» **What you need to do**:
In the material below, find each line holding the string "True" and copy it.

» **Raw data**:
================

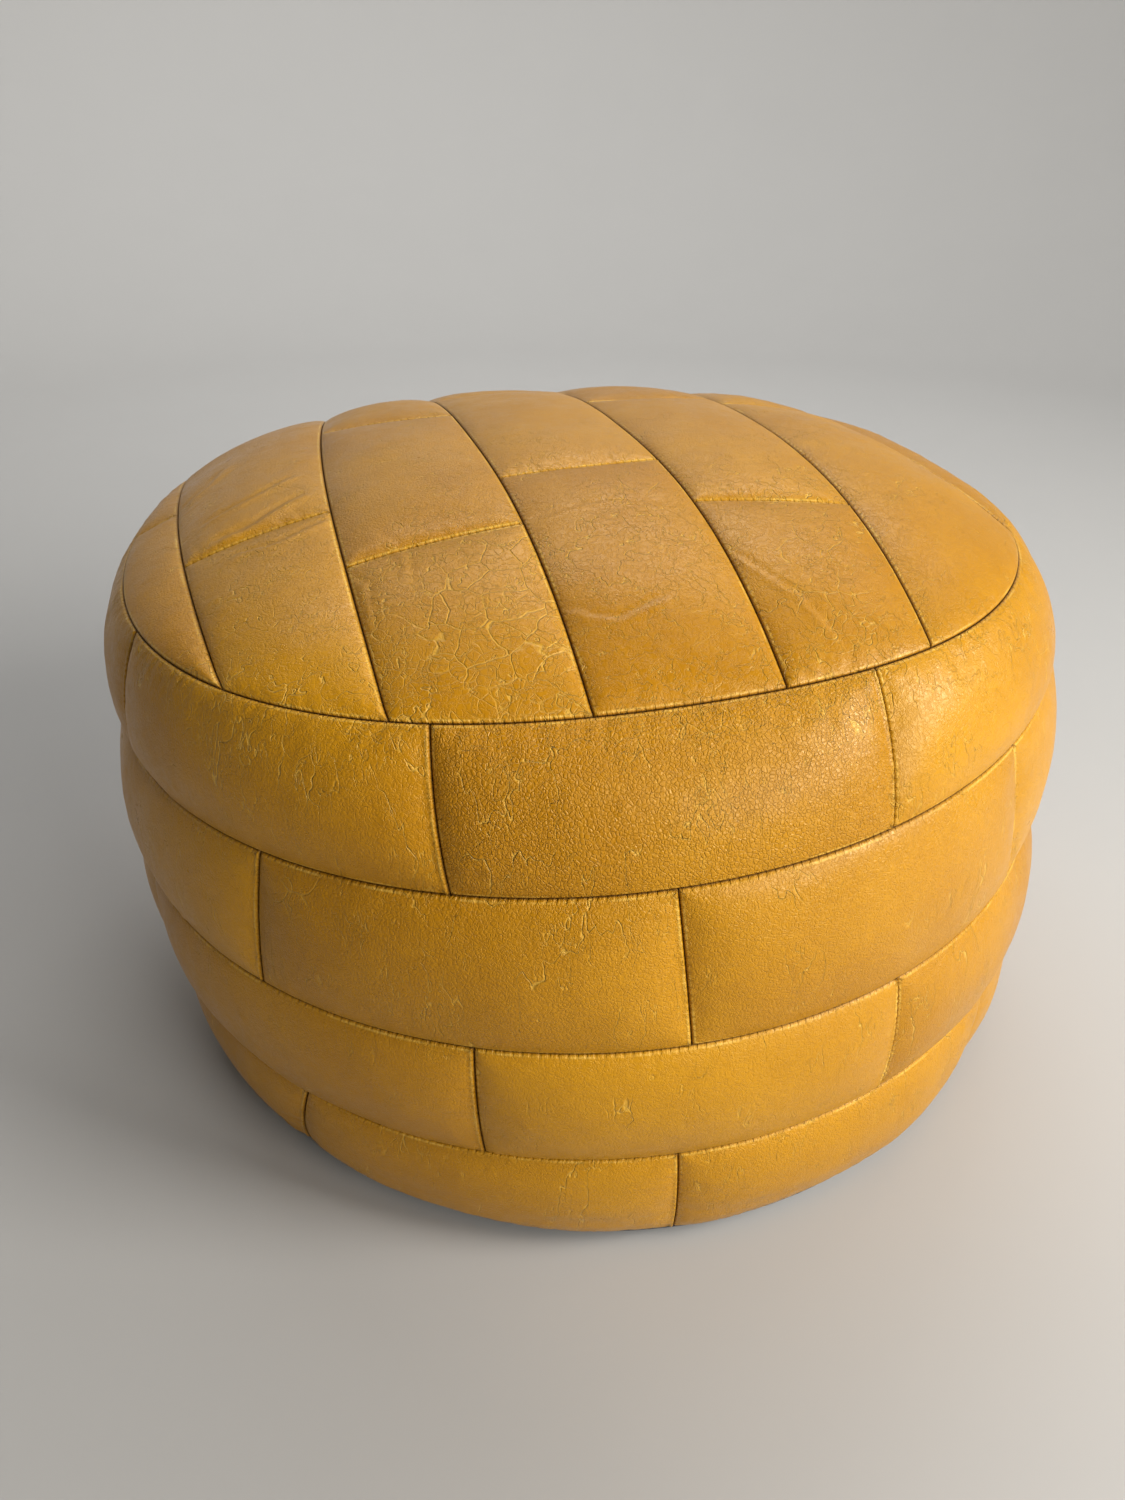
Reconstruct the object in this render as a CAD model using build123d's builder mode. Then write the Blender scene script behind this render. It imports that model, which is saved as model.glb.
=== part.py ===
"""Round patchwork leather pouf: sewn leather cover, base cloth with a zip, liner bag and filling.

Millimetres, +Z up. The origin is the centre of the footprint, on the floor. The front is -Y.
"""
import math
import os

from build123d import *

# ---- Cover -------------------------------------------------------------------------------------
body_radius = 254.0        # at the seam between the second and third bands, the widest seam
base_tuck = 12.0           # each seam stands this far inside body_radius
lower_tuck = 2.0
upper_tuck = 4.0
shoulder_tuck = 30.0
band_width = 78.0          # finished width of a leather strip in the side
top_band_loss = 15.0       # height that each band loses by leaning and puffing, top to bottom
upper_band_loss = 1.0
lower_band_loss = 3.0
base_band_loss = 11.0
band_bulge = 5.0           # how far a band puffs out beyond the chord between its seams
crown_rise = 42.0          # the middle of the top above the top seam
leather = 2.0

patches_per_band = 8
first_side_seam = 10.0     # degrees, in the lowest band; every second band is half a patch round

strip_width = 76.0         # finished width of a leather strip in the top
strip_turn = 18.0          # degrees from +X to the direction across the strips
top_patch_length = 172.0
shortest_top_patch = 50.0  # a cross seam is left out nearer to the rim than this
# The rearmost cross seam of each strip, left to right, measured forward from the centre line
first_cross_seams = (-28.0, 53.0, -66.0, -116.0, -62.0, -50.0, None)

# ---- Base cloth --------------------------------------------------------------------------------
base_seam_height = 8.0
base_cloth = 4.0           # canvas bonded to felt
base_flat_margin = 10.0    # the flat underside ends this far inside the base seam
zip_fly = 14.0             # width of the slot between the halves, over the zip
zip_fly_overrun = 28.0     # the slot runs past the teeth at each end, so the pull tab clears it

# ---- Zip, lying along X ------------------------------------------------------------------------
zip_length = 360.0
tape_thickness = 0.6
tape_width = 15.0
tape_past_fly = 6.0        # the tapes run on past the ends of the slot
teeth_width = 2.3
teeth_thickness = 2.4
teeth_gap = 1.6            # between the rows, where the slider's web passes
stop_length = 4.0
stop_thickness = 3.2

slider_length = 11.0
slider_plate = 1.0
slider_lip = 0.8
slider_clearance = 0.2     # between the slider and the teeth
lip_clearance = 0.3        # between the slider's lips and the tape
web_width = 1.2
web_length = 5.0

bridge_length = 7.6        # the arch on the slider that holds the pull tab
bridge_width = 1.6
bridge_post = 0.8
bridge_bar = 0.6
tab_length = 27.0
tab_width = 5.0
tab_thickness = 0.9
tab_clearance = 0.1        # between the tab's cross pin and the arch or plate
tab_eye_length = 5.2
tab_eye_width = 2.4
tab_hole_radius = 1.1

# ---- Liner and filling -------------------------------------------------------------------------
liner = 0.6

# ---- Derived places ----------------------------------------------------------------------------
tucks = (base_tuck, lower_tuck, 0.0, upper_tuck, shoulder_tuck)
seam_radii = [body_radius - tuck for tuck in tucks]
seam_heights = [base_seam_height]
for loss in (base_band_loss, lower_band_loss, upper_band_loss, top_band_loss):
    seam_heights.append(seam_heights[-1] + band_width - loss)
top_radius = seam_radii[-1]
top_seam_height = seam_heights[-1]
crown_height = top_seam_height + crown_rise
base_edge = seam_radii[0]
base_flat = base_edge - base_flat_margin
band_count = len(seam_radii) - 1
patch_angle = 360.0 / patches_per_band

half_zip = zip_length / 2
fly_length = zip_length + 2 * zip_fly_overrun
teeth_edge = teeth_gap / 2 + teeth_width
zip_height = base_cloth + tape_thickness / 2
plate_gap = teeth_thickness / 2 + slider_clearance
lip_inner = teeth_edge + lip_clearance
slider_half_width = lip_inner + slider_lip
slider_low = zip_height - plate_gap - slider_plate
slider_rest = half_zip - slider_length / 2 - lip_clearance
tab_axis_height = slider_low - tab_thickness / 2 - tab_clearance
bridge_low = tab_axis_height - tab_thickness / 2 - tab_clearance - bridge_bar


def band_side(index: int, inset: float):
    """Draw one band's outer line, moved inward, from its lower seam to its upper one."""
    low = (seam_radii[index] - inset, seam_heights[index])
    high = (seam_radii[index + 1] - inset, seam_heights[index + 1])
    chord = Vector(high[0] - low[0], high[1] - low[1])
    out = Vector(chord.Y, -chord.X).normalized() * band_bulge
    middle = ((low[0] + high[0]) / 2 + out.X, (low[1] + high[1]) / 2 + out.Y)
    ThreePointArc(low, middle, high)


def crown_side(inset: float):
    """Draw the top's outer line, moved inward, from the top seam to the axis."""
    rim = top_radius - inset
    rise = crown_rise - inset
    sphere = (rim**2 + rise**2) / (2 * rise)
    half_turn = math.asin(rim / sphere) / 2
    middle = (sphere * math.sin(half_turn), crown_height - inset - sphere * (1 - math.cos(half_turn)))
    ThreePointArc((rim, top_seam_height), middle, (0, crown_height - inset))


def half_outline(inset: float, mode: Mode = Mode.ADD):
    """Make one face of the whole cover's half section, moved inward, down to the base seam."""
    with BuildLine() as outline:
        for band in range(band_count):
            band_side(band, inset)
        crown_side(inset)
        Polyline(
            (0, crown_height - inset), (0, base_seam_height),
            (base_edge - inset, base_seam_height),
        )
    make_face(outline.edges(), mode=mode)


def write(part: Part, label: str):
    """Name a finished piece and write it as its own file."""
    part.label = label
    export_step(part, f"parts/{label}.step")


os.makedirs("parts", exist_ok=True)

# Side patches: each is a puffed length of its band, butted to its neighbours at the seams
for row in range(1, band_count + 1):
    band = band_count - row
    row_start = first_side_seam + (patch_angle / 2 if band % 2 else 0.0)
    for number in range(1, patches_per_band + 1):
        start = row_start + (number - 1) * patch_angle
        with BuildPart() as side_patch:
            with BuildSketch(Plane.XZ.rotated((0, 0, start))) as band_section:
                with BuildLine():
                    band_side(band, 0.0)
                    band_side(band, leather)
                    for end in (band, band + 1):
                        edge = seam_radii[end]
                        Line((edge - leather, seam_heights[end]), (edge, seam_heights[end]))
                make_face()
            revolve(axis=Axis.Z, revolution_arc=patch_angle)
        write(side_patch.part, f"side_patch_{row}_{number}")

# Top patches: the crown is cut into parallel strips, and each strip across into patches
strip_count = len(first_cross_seams)
with BuildPart() as crown:
    with BuildSketch(Plane.XZ) as crown_section:
        with BuildLine():
            crown_side(0.0)
            crown_side(leather)
            Line((0, crown_height - leather), (0, crown_height))
            Line((top_radius - leather, top_seam_height), (top_radius, top_seam_height))
        make_face()
    revolve(axis=Axis.Z)

for strip, first_cross in enumerate(first_cross_seams, start=1):
    across = (strip - (strip_count + 1) / 2) * strip_width
    outermost = strip in (1, strip_count)
    reach = math.sqrt(max(top_radius**2 - across**2, 0.0))
    cuts = [-2 * top_radius]
    cross = first_cross
    while cross is not None and (cross < reach - shortest_top_patch or cross == first_cross):
        cuts.append(cross)
        cross += top_patch_length
    cuts.append(2 * top_radius)
    # An outermost strip takes all that is left of the crown on its side
    spare = 2 * top_radius if outermost else 0.0
    centre = across + math.copysign(spare / 2, across) if outermost else across
    for number, (rear, front) in enumerate(zip(cuts, cuts[1:]), start=1):
        strip_plane = Plane.XY.rotated((0, 0, strip_turn))
        with BuildPart() as top_patch:
            add(crown.part)
            with BuildSketch(strip_plane) as patch_outline:
                with Locations((centre, -(rear + front) / 2)):
                    Rectangle(strip_width + spare, front - rear)
            extrude(amount=2 * crown_height, mode=Mode.INTERSECT)
        write(top_patch.part, f"top_patch_{strip}_{number}")

# Base cloth: a shallow dish in two halves that meet beyond the ends of the zip
for name, side in (("base_cloth_front", -1), ("base_cloth_rear", 1)):
    with BuildPart() as base_half:
        with BuildSketch(Plane.XZ) as base_section:
            with BuildLine():
                Polyline(
                    (0, 0), (base_flat, 0), (base_edge, base_seam_height),
                    (base_edge - leather, base_seam_height), (base_flat - leather, base_cloth),
                    (0, base_cloth), close=True,
                )
            make_face()
        revolve(axis=Axis.Z)
        split(bisect_by=Plane.XZ, keep=Keep.BOTTOM if side > 0 else Keep.TOP)
        with BuildSketch(Plane.XY) as fly:
            Rectangle(fly_length, zip_fly)
        extrude(amount=2 * base_cloth, mode=Mode.SUBTRACT)
    write(base_half.part, name)

# Zip tapes, rows of teeth and end stops
for name, side in (("front", -1), ("rear", 1)):
    with BuildPart() as zip_tape:
        with BuildSketch(Plane.XY.offset(base_cloth)) as tape_outline:
            with Locations((0, side * (teeth_edge + tape_width / 2))):
                Rectangle(fly_length + 2 * tape_past_fly, tape_width)
        extrude(amount=tape_thickness)
    write(zip_tape.part, f"zip_tape_{name}")

    with BuildPart() as zip_teeth:
        with BuildSketch(Plane.XY.offset(zip_height - teeth_thickness / 2)) as teeth_outline:
            with Locations((0, side * (teeth_edge - teeth_width / 2))):
                Rectangle(zip_length, teeth_width)
        extrude(amount=teeth_thickness)
    write(zip_teeth.part, f"zip_teeth_{name}")

with BuildPart() as zip_stops:
    with BuildSketch(Plane.XY.offset(zip_height - stop_thickness / 2)) as stop_outlines:
        with Locations((-half_zip - stop_length / 2, 0)):
            Rectangle(stop_length, 2 * teeth_edge)
        with Locations(*[
            (half_zip + stop_length / 2, side * (teeth_edge - teeth_width / 2)) for side in (-1, 1)
        ]):
            Rectangle(stop_length, teeth_width)
    extrude(amount=stop_thickness)
write(zip_stops.part, "zip_stops")

# Slider: two plates joined by a web, with lips that guide it along the teeth and an arch below
with BuildPart() as zip_slider:
    for face, sign in ((zip_height - plate_gap, -1), (zip_height + plate_gap, 1)):
        with BuildSketch(Plane.XY.offset(face)) as plate_outline:
            with Locations((slider_rest, 0)):
                RectangleRounded(slider_length, 2 * slider_half_width, slider_lip)
        extrude(amount=sign * slider_plate)
        lip_height = plate_gap - tape_thickness / 2 - lip_clearance
        with BuildSketch(Plane.XY.offset(face)) as lip_outlines:
            with Locations(*[
                (slider_rest, side * (slider_half_width - slider_lip / 2)) for side in (-1, 1)
            ]):
                Rectangle(slider_length - 2 * slider_lip, slider_lip)
        extrude(amount=-sign * lip_height)
    with BuildSketch(Plane.XY.offset(zip_height - plate_gap)) as web_outline:
        with Locations((slider_rest, 0)):
            SlotOverall(web_length, web_width)
    extrude(amount=2 * plate_gap)
    with BuildSketch(Plane.XY.offset(slider_low)) as post_outlines:
        with Locations(*[
            (slider_rest + end * (bridge_length - bridge_post) / 2, 0) for end in (-1, 1)
        ]):
            Rectangle(bridge_post, bridge_width)
    extrude(amount=bridge_low - slider_low)
    with BuildSketch(Plane.XY.offset(bridge_low)) as bar_outline:
        with Locations((slider_rest, 0)):
            Rectangle(bridge_length, bridge_width)
    extrude(amount=bridge_bar)
write(zip_slider.part, "zip_slider")

# Pull tab: a flat tongue that turns on its own cross pin under the slider's arch
with BuildPart() as zip_pull_tab:
    with BuildSketch(Plane.XY.offset(tab_axis_height - tab_thickness / 2)) as tab_outline:
        with Locations((slider_rest - tab_length / 2, 0)):
            Rectangle(tab_length, tab_width)
        with Locations((slider_rest - tab_eye_length / 2, 0)):
            Rectangle(tab_eye_length, tab_eye_width, mode=Mode.SUBTRACT)
        with Locations((slider_rest - tab_length + tab_width / 2, 0)):
            Circle(tab_hole_radius, mode=Mode.SUBTRACT)
    extrude(amount=tab_thickness)
    far_corners = zip_pull_tab.edges().filter_by(Axis.Z).group_by(Axis.X)[0]
    fillet(far_corners, tab_width / 3)
    with BuildSketch(Plane.XZ.offset(-tab_width / 2)) as pin_section:
        with Locations((slider_rest, tab_axis_height)):
            Circle(tab_thickness / 2)
    extrude(amount=tab_width)
write(zip_pull_tab.part, "zip_pull_tab")

# Liner bag: the top with the wall, and the base; the filling is what they hold
with BuildPart() as liner_cover:
    with BuildSketch(Plane.XZ) as liner_section:
        half_outline(leather)
        half_outline(leather + liner, Mode.SUBTRACT)
    revolve(axis=Axis.Z)
write(liner_cover.part, "liner_cover")

for name, kept in (("liner_base", Keep.BOTTOM), ("filling", Keep.TOP)):
    with BuildPart() as bag_content:
        with BuildSketch(Plane.XZ) as content_section:
            half_outline(leather + liner)
        revolve(axis=Axis.Z)
        split(bisect_by=Plane.XY.offset(base_seam_height + liner), keep=kept)
    write(bag_content.part, name)
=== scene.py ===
"""A round leather pouf: a cover of sewn leather patches, puffed out by its filling, on a zipped base.

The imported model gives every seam's height, radius and place. The real pouf has slumped a little, so
its seams lean and wander, and each patch swells between them under pressure in a cloth simulation.
"""

import logging
import math
from dataclasses import dataclass, field
from enum import Enum

import bmesh
import bpy
import numpy as np
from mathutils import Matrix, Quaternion, Vector


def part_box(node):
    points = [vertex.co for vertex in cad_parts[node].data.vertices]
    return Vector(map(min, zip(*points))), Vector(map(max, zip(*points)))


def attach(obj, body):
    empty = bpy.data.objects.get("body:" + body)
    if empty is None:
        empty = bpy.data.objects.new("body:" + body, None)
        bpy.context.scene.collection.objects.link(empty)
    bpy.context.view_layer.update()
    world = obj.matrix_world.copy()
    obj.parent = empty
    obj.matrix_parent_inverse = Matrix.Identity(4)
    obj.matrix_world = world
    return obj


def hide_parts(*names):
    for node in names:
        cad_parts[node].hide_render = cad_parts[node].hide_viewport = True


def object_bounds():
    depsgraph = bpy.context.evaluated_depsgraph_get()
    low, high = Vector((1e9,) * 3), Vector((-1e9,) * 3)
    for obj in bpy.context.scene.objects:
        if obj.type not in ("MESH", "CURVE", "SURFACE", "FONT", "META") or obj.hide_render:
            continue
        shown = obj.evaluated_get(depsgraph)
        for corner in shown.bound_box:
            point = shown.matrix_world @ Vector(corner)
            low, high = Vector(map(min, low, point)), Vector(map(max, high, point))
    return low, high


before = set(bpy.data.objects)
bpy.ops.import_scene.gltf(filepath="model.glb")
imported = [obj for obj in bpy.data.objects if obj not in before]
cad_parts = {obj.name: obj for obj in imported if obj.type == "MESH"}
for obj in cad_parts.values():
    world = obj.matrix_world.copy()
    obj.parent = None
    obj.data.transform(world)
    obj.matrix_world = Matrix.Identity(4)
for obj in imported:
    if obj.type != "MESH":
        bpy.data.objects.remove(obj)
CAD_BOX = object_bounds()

log = logging.getLogger("pouf")

MM = 0.001
POUF_BODY = "pouf"
STITCH_PITCH = 3.8 * MM


# ---- Small helpers -----------------------------------------------------------------------------
def smooth(value: np.ndarray) -> np.ndarray:
    """Ease values from 0 to 1 with no slope at either end."""
    held = np.clip(value, 0.0, 1.0)
    return held * held * (3.0 - 2.0 * held)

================

» **Exercise solution**:
os.makedirs("parts", exist_ok=True)
                    (0, base_cloth), close=True,
        cad_parts[node].hide_render = cad_parts[node].hide_viewport = True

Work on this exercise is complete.